If Dejounte Murray was worth three firsts and a swap, and if Donovan Mitchell was worth three firsts and two swaps (plus some legit starting-caliber young talent), the Mavericks surrendering three firsts and three swaps doesn't seem out of step with the new market. Remember, too, these first-rounders are coming from the team that employs Luka Dončić. Maybe one or two of them will be valuable, but the Mavs have to suspect the presence of the game's top young superstar will insulate them from giving up anything in the lottery.
Los Angeles gets to participate in the draft again, and it adds three high-end rotation pieces who can shoot. It's not totally fair to think of it this way, but sending Davis out for a package like this would almost make the Lakers whole again by replacing so many of the picks they lost to acquire AD in the first place. Because they're coming from Dallas, the selections aren't as valuable as the ones L.A. sent to New Orleans. But that championship win in 2020 makes the whole operation worthwhile.
In Davis, the Mavericks would finally get the second star they've been searching for—one whose defensive impact far exceeds what Kristaps Porzingis brought, and one who actually comes with championship experience.
The Mavericks could close playoff games with a lineup of Dončić, Tim Hardaway Jr., Dorian Finney-Smith, Maxi Kleber and Davis that could wreak havoc on defense and offer enough shooting to survive. Building out the roster from there would take some work, particularly with no more draft picks to deal. Suddenly, Hardaway and Josh Green would find themselves thrust into roles they might not be equipped to handle.

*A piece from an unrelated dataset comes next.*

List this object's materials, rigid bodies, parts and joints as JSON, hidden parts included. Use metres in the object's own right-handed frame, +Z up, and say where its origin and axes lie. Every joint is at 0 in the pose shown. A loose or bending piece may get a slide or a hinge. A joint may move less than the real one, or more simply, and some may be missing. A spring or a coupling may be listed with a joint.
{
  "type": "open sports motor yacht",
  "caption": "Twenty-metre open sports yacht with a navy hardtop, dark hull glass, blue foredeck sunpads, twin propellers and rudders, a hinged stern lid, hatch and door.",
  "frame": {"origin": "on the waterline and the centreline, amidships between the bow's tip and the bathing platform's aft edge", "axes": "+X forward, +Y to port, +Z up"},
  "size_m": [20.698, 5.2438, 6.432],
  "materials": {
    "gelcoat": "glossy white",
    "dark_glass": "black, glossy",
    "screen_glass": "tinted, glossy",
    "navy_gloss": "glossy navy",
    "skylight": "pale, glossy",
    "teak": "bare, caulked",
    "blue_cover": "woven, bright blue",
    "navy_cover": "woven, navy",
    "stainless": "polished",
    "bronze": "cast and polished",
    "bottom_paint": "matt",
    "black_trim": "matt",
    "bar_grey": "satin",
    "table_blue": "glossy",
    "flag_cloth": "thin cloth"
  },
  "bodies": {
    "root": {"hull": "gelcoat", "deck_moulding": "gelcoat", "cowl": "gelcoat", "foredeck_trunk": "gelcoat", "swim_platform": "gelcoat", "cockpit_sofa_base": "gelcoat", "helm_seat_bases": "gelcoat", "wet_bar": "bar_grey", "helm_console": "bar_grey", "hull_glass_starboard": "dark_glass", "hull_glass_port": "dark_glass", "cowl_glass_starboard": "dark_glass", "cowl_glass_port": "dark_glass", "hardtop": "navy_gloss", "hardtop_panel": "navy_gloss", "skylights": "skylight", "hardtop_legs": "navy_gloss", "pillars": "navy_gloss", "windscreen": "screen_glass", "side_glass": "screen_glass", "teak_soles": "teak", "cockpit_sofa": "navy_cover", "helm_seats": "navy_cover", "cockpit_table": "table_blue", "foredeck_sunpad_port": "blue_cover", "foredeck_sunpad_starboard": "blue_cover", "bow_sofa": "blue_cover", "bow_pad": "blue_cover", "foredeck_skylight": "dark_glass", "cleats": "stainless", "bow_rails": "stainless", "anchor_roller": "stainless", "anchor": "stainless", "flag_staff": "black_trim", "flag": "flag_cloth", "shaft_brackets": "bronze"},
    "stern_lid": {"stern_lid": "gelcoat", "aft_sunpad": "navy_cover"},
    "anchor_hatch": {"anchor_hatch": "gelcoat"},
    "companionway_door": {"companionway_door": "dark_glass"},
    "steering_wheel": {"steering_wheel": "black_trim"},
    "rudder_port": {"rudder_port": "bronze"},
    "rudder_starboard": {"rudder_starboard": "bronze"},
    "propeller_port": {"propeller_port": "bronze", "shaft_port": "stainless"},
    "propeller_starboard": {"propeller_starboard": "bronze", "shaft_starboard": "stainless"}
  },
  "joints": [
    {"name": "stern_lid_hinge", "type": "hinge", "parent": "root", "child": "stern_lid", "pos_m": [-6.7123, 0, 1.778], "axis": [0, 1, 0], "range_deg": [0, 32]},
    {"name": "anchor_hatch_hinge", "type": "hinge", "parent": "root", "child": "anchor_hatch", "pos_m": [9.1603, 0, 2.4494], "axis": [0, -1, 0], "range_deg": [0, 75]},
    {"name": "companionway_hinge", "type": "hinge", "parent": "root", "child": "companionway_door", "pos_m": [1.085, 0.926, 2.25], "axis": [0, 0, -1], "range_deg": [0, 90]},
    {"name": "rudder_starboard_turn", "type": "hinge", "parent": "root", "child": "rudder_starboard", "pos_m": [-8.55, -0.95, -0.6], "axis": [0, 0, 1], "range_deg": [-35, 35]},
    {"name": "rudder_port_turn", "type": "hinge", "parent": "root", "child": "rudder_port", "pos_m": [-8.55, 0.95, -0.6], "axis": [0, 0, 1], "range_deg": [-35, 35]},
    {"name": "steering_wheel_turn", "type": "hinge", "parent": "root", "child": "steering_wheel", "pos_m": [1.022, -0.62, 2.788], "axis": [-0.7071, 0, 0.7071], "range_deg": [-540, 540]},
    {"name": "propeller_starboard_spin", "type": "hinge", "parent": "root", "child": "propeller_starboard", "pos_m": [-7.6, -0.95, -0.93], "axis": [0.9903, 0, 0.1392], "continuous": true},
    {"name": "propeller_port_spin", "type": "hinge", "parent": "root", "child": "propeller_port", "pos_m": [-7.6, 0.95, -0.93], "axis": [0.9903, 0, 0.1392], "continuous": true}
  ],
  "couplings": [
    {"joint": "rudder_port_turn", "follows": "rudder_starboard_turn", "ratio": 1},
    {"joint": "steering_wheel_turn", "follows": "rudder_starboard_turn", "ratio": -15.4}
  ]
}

From Dallas' side of things, this is a terrifying all-in bet on Davis. He would have to be a no-questions-asked superstar for the duration of his current deal, which runs out in 2024 (player option for 2024-25) and then for another handful of seasons after re-signing (not a given on any front!) to justify all the assets going to Los Angeles. Playing next to Dončić, who operates offensively as much like a prime LeBron James as anyone in the game, might be the best way to get AD back to his bubble levels.